Instruction: Exactly the lines from the one containing "Model this object" through the final line of the listing are to be retyped, and nothing more.
↓↓↓
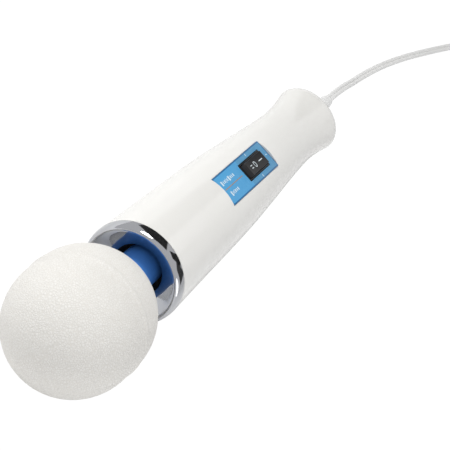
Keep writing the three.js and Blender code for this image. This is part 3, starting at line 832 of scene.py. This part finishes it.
def makeRockerMarks():
    slope = math.atan2(rocker["tip"] - rocker["dip"], marks["run"])
    half, sink, lift = marks["half"], marks["sink"], marks["lift"]
    made = []
    for x, offsets, long in marks["bars"]:
        for offset in offsets:
            bar = blockPiece("markBar", (-long, -half, -sink), (long, half, lift))
            middle = Vector((rocker["middle"] + x, offset, rockerTop(x))) * mm
            lean = Matrix.Rotation(-math.copysign(slope, x), 4, "Y")
            layDown(bar, Matrix.Translation(middle) @ lean)
            made.append(bar)
    clearSelection()
    bpy.ops.mesh.primitive_torus_add(
        major_radius=marks["ring"] * mm, minor_radius=half * mm, major_segments=40, minor_segments=8,
        location=(rocker["middle"] * mm, 0, (rocker["dip"] + marks["ringLift"]) * mm),
    )
    ring = bpy.context.object
    ring.scale.x = marks["ringShare"]
    bpy.ops.object.transform_apply(location=True, rotation=True, scale=True)
    piece = joinPieces(ring, *made)
    piece.name = piece.data.name = "rockerMarks"
    layDown(piece, panelPlace)
    dress(piece, "switch_black", "rocker", finish=printWhite)


makeLabel()
makePrint()
makeSwitch()
makeRocker()
makeRockerMarks()
print("switch panel made")

relief = {
    "start": 255, "flange": 3, "collar": 9, "root": 6, "out": 262.4, "end": 287, "tip": 3.2, "sides": 72,
}
lead = {"width": 4.5, "thick": 2.4, "length": 1.8, "lobeSteps": 11, "turnSteps": 26}
coil = {
    "x": 388, "y": -46, "outer": 32.1, "inner": 20.6, "low": 3.45, "high": 8.05, "enter": 189, "turns": 9.2,
    "stepsPerTurn": 40, "riseRadius": 22, "riseTouch": 300, "riseSwing": 75, "riseSteps": 24,
}
plug = {
    "x": 414.3, "y": -49.05, "lift": 10.6, "turn": -75, "z": 6.6, "height": 13.2, "edge": 1.3,
    "halfPlan": [
        (0, 3.2), (-4, 3.3), (-8, 4.6), (-12, 7.4), (-16, 8.9),
        (-20, 9.3), (-23, 10.6), (-25, 11.8), (-27, 12),
    ],
    "sideView": [(1, 3), (-8, 2.2), (-14, 0), (-28, 0), (-28, 13.2), (-14, 13.2), (-8, 11), (1, 10.2)],
    "bladeApart": 12.7, "bladeWide": 6.35, "bladeThick": 1.5, "bladeLong": 17, "bladeRoot": -27.2,
    "taperLong": 2.4, "taperWide": 1.4, "bladeHole": 1.5, "holeIn": 3.6,
}

# out of the strain relief, down to the surface and away in one loose curve
leadRoute = [
    (161.3, 0, 12.44), (167, 0, 12), (174, -0.1, 11.3), (181, -0.3, 10.1), (189, -0.7, 8.1),
    (198, -1.2, 5.6), (207, -1.8, 3.5), (217, -2.5, 2.1), (229, -3.6, 1.45), (242, -5.3, 1.3),
    (256, -7.7, 1.3), (271, -10.9, 1.3), (286, -14.6, 1.3), (301, -18.7, 1.3), (315, -22.7, 1.3),
    (328, -26.7, 1.5), (337.6, -29.8, 2.3), (344.8, -33.2, 2.9), (350.5, -38.2, 3.3), (354.65, -44.5, 3.45),
]


def coilTurns():
    # in along the lower layer, up, and out again along the upper one, anticlockwise from above
    steps = round(coil["turns"] * coil["stepsPerTurn"])
    points = []
    for i in range(steps + 1):
        share = i / steps
        radius = coil["inner"] + (coil["outer"] - coil["inner"]) * abs(2 * share - 1)
        angle = math.radians(coil["enter"] + 360 * coil["turns"] * share)
        height = coil["low"] + (coil["high"] - coil["low"]) * eased(share, 0.485, 0.515)
        points.append((coil["x"] + radius * math.cos(angle), coil["y"] + radius * math.sin(angle), height))
    return points


def riseToPlug():
    # off the upper layer, along a tighter circle that touches it from inside, and up to the plug
    leave = math.radians((coil["enter"] + 360 * coil["turns"]) % 360)
    touch, small, steps = math.radians(coil["riseTouch"]), coil["riseRadius"], coil["riseSteps"]
    flatRun = (touch - leave) * coil["outer"]
    tightRun = math.radians(coil["riseSwing"]) * small
    climb = plug["lift"] + plug["z"] - coil["high"]
    points = []
    for i in range(1, steps + 1):
        run = (flatRun + tightRun) * i / steps
        if run < flatRun:
            angle, radius, offset = leave + run / coil["outer"], coil["outer"], 0
        else:
            angle, radius, offset = touch + (run - flatRun) / small, small, coil["outer"] - small
        x = coil["x"] + offset * math.cos(touch) + radius * math.cos(angle)
        y = coil["y"] + offset * math.sin(touch) + radius * math.sin(angle)
        points.append((x, y, coil["high"] + climb * eased(i / steps, 0, 1)))
    ahead = math.radians(plug["turn"] + 180)
    x, y, height = points[-1]
    return [*points, (x + 2 * math.cos(ahead), y + 2 * math.sin(ahead), height)]


def leadSection():
    # two round cores side by side: one lobe's outline, then the same turned half round
    lobe = lead["thick"] / 2
    apart = lead["width"] / 2 - lobe
    waist = math.degrees(math.acos(apart / lobe))
    angles = [math.radians(a) for a in spread(-180 + waist, 180 - waist, lead["lobeSteps"])]
    section = [(apart + lobe * math.cos(a), lobe * math.sin(a)) for a in angles]
    return [*section, *[(-x, -y) for x, y in section]]


def tubeMesh(name, path, section, turnFrom, turnTo):
    # the section carried along the path, flat at first, then turned up on its edge
    vertices, faces = [], []
    count = len(section)
    for i, here in enumerate(path):
        ahead = (path[min(i + 1, len(path) - 1)] - path[max(i - 1, 0)]).normalized()
        across = ahead.cross(Vector((0, 0, 1))).normalized()
        turn = math.pi / 2 * eased(i, turnFrom, turnTo)
        wide = across * math.cos(turn) + across.cross(ahead) * math.sin(turn)
        thin = ahead.cross(wide)
        vertices += [here + wide * (u * mm) - thin * (v * mm) for u, v in section]
        start = (i - 1) * count
        for k in range(count if i else 0):
            beside = (k + 1) % count
            faces.append((start + k, start + beside, start + count + beside, start + count + k))
    faces.append(tuple(reversed(range(count))))
    faces.append(tuple(range(len(vertices) - count, len(vertices))))
    mesh = bpy.data.meshes.new(name)
    mesh.from_pydata([tuple(v) for v in vertices], [], faces)
    return mesh


def makeLead():
    front = curveThrough(leadRoute, 6)
    path = smoothed([Vector(p) * mm for p in (*front, *coilTurns(), *riseToPlug())], 3)
    mesh = tubeMesh("mainsLead", path, leadSection(), len(front) - lead["turnSteps"], len(front))
    piece = bpy.data.objects.new("mainsLead", mesh)
    bpy.context.scene.collection.objects.link(piece)
    takeUp(piece)
    bpy.ops.object.mode_set(mode="EDIT")
    bpy.ops.mesh.select_all(action="SELECT")
    bpy.ops.mesh.remove_doubles(threshold=1e-7)
    bpy.ops.mesh.normals_make_consistent(inside=False)
    bpy.ops.object.mode_set(mode="OBJECT")
    dress(piece, "lead_plastic", "handle", "power_cord", "cord_coil", "plug_lead", angle=55)
    print("lead length", round(sum((b - a).length for a, b in zip(path, path[1:])), 3))
    return piece, path


def makeRelief():
    # a collar held inside the tail, then a taper down to the lead
    start, out, end, root, tip = (relief[key] for key in ("start", "out", "end", "root", "tip"))
    flangeEnd, rim, shoulder = start + relief["flange"], relief["collar"], root - 0.5
    walk = spread(out + 3, end - 1, 13)
    slope = (shoulder - tip) / (walk[-1] - walk[0])
    profile = [
        (start, 0), (start, rim - 0.4), (start + 0.4, rim), (flangeEnd, rim), (flangeEnd, root), (out, root),
        *[(x, shoulder - slope * (x - walk[0])) for x in walk],
        (end - 0.3, tip - 0.15), (end, tip - 0.6), (end, 0),
    ]
    piece = spinPiece("strainRelief", profile, relief["sides"])
    flatten(piece)
    layDown(piece, wandPlace)
    dress(piece, "lead_plastic", "handle", "strain_relief", angle=40)


def makePlugBody(place):
    half = plug["halfPlan"]
    plan = [*[(x, y, 0) for x, y in half], *[(x, -y, 0) for x, y in reversed(half)]]
    body = pushPiece("plugBody", plan, (0, 0, plug["height"]))
    carve(body, pushPiece("plugSide", [(x, -15, z) for x, z in plug["sideView"]], (0, 30, 0)), "INTERSECT")
    takeUp(body)
    edges = body.modifiers.new("soften", "BEVEL")
    edges.width = plug["edge"] * mm
    edges.segments = 4
    edges.limit_method = "ANGLE"
    edges.angle_limit = math.radians(28)
    bpy.ops.object.modifier_apply(modifier=edges.name)
    layDown(body, place)
    dress(body, "lead_plastic", "handle", "plug_body")
    return body


def makeBlade(number, y, place):
    # a flat blade with a tapered tip and a round hole through it
    side, root = y - plug["bladeThick"] / 2, plug["bladeRoot"]
    tip = root - 0.1 - plug["bladeLong"]
    low, high = plug["z"] - plug["bladeWide"] / 2, plug["z"] + plug["bladeWide"] / 2
    bend, taper = tip + plug["taperLong"], plug["taperWide"]
    outline = [(root, low), (bend, low), (tip, low + taper), (tip, high - taper), (bend, high), (root, high)]
    name = f"plugBlade{number}"
    blade = pushPiece(name, [(x, side, z) for x, z in outline], (0, plug["bladeThick"], 0), 0.25, 2)
    hole = rodPiece("bladeHole", (tip + plug["holeIn"], 0), -4, 4, plug["bladeHole"])
    layDown(hole, Matrix.Translation((0, y * mm, plug["z"] * mm)) @ Matrix.Rotation(math.pi / 2, 4, "X"))
    carve(blade, hole)
    layDown(blade, place)
    dress(blade, "blade_brass", "handle", f"plug_blade_{number}")
    return blade


def makePlug():
    at = Matrix.Translation(Vector((plug["x"], plug["y"], plug["lift"])) * mm)
    place = at @ Matrix.Rotation(math.radians(plug["turn"]), 4, "Z")
    halfApart = plug["bladeApart"] / 2
    return [makePlugBody(place), makeBlade(1, halfApart, place), makeBlade(2, -halfApart, place)]


tie = {"middle": 26.4, "half": 7.7, "thick": 0.9, "halfWide": 3, "room": 10.8, "at": 232, "edge": 0.4}


def makeTie():
    half, thick, wide, room = tie["half"], tie["thick"], tie["halfWide"], tie["room"]
    band = blockPiece("coilTie", (-half - thick, -wide, 0), (half + thick, wide, room + thick), tie["edge"])
    carve(band, blockPiece("through", (-half, -wide - 2, thick), (half, wide + 2, room), 0.8))
    turn = math.radians(tie["at"])
    middle = Vector((coil["x"], coil["y"], 0)) + tie["middle"] * Vector((math.cos(turn), math.sin(turn), 0))
    layDown(band, Matrix.Translation(middle * mm) @ Matrix.Rotation(turn, 4, "Z"))
    dress(band, "tie_rubber", "handle", "cord_tie")
    return band


makeRelief()
leadPiece, leadPath = makeLead()
onLead = [*makePlug(), makeTie()]
print("lead, plug and tie made")


def dressNodes():
    # the nodes that stay as they are take the finish of their slot
    slots = {part["node"]: part["material_slot"] for part in frame["record"]["subparts"]}
    for name, node in nodes.items():
        for slot in node.material_slots:
            slot.material = finishes[slots[name]]


# the floor glows for the camera alone, so that it stays white under the object
ground = {"size": 8, "drop": 0.0002, "glow": 1.06, "glowShare": 0.94}


def setFloor():
    clearSelection()
    bpy.ops.mesh.primitive_plane_add(size=ground["size"], location=(0, 0, -ground["drop"]))
    floor = bpy.context.object
    floor.name = floor.data.name = "floor"
    paper = Finish("floorPaper", Base_Color=(0.9, 0.9, 0.9), Roughness=0.9, Specular_IOR_Level=0.1)
    seen = paper.add("ShaderNodeLightPath", output="Is Camera Ray")
    glow = paper.add("ShaderNodeEmission", None, {"Strength": ground["glow"]})
    mixed = paper.add("ShaderNodeMixShader", None, {0: seen * ground["glowShare"], 1: paper.shaded, 2: glow})
    paper.feed(paper.end.inputs["Surface"], mixed)
    floor.data.materials.append(paper.material)


# dark cards behind the tail, for the chrome to mirror: heading and height in degrees, sizes in metres
cards = {
    "darkCardLeft": {"heading": 24, "height": 44, "wide": 0.66, "high": 1.0, "shade": 0.02},
    "darkCardRight": {"heading": -30, "height": 36, "wide": 0.24, "high": 0.5, "shade": 0.02},
    "greyCardRight": {"heading": -48, "height": 22, "wide": 0.34, "high": 0.5, "shade": 0.06},
}
cardsFrom = {"middle": (-0.08, 0, 0.035), "away": 0.9}


def setCards():
    for name, facts in cards.items():
        clearSelection()
        bpy.ops.mesh.primitive_plane_add(size=1)
        card = bpy.context.object
        card.name = card.data.name = name
        heading, height = math.radians(facts["heading"]), math.radians(facts["height"])
        level = math.cos(height)
        ahead = Vector((level * math.cos(heading), level * math.sin(heading), math.sin(height)))
        card.matrix_world = (
            Matrix.Translation(Vector(cardsFrom["middle"]) + ahead * cardsFrom["away"])
            @ (-ahead).to_track_quat("Z", "Y").to_matrix().to_4x4()
            @ Matrix.Diagonal((facts["wide"], facts["high"], 1, 1))
        )
        card.visible_camera = False
        paper = Finish(f"{name}Paper", Base_Color=(facts["shade"],) * 3, Roughness=0.8)
        card.data.materials.append(paper.material)


dressNodes()
setFloor()
setCards()
print("nodes dressed and stage set")
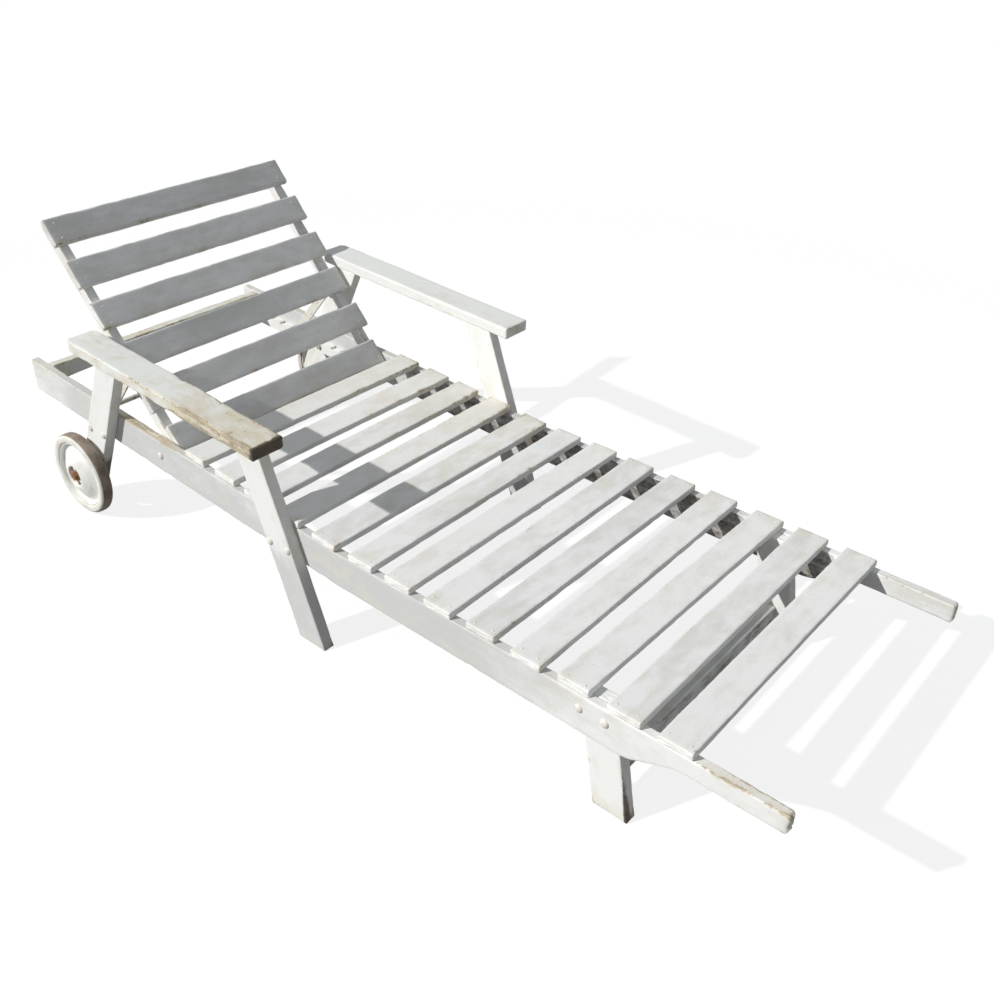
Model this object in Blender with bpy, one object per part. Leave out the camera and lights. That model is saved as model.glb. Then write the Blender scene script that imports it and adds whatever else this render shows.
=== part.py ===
↑↑↑
Complete answer:
Model this object in Blender with bpy, one object per part. Leave out the camera and lights. That model is saved as model.glb. Then write the Blender scene script that imports it and adds whatever else this render shows.
=== part.py ===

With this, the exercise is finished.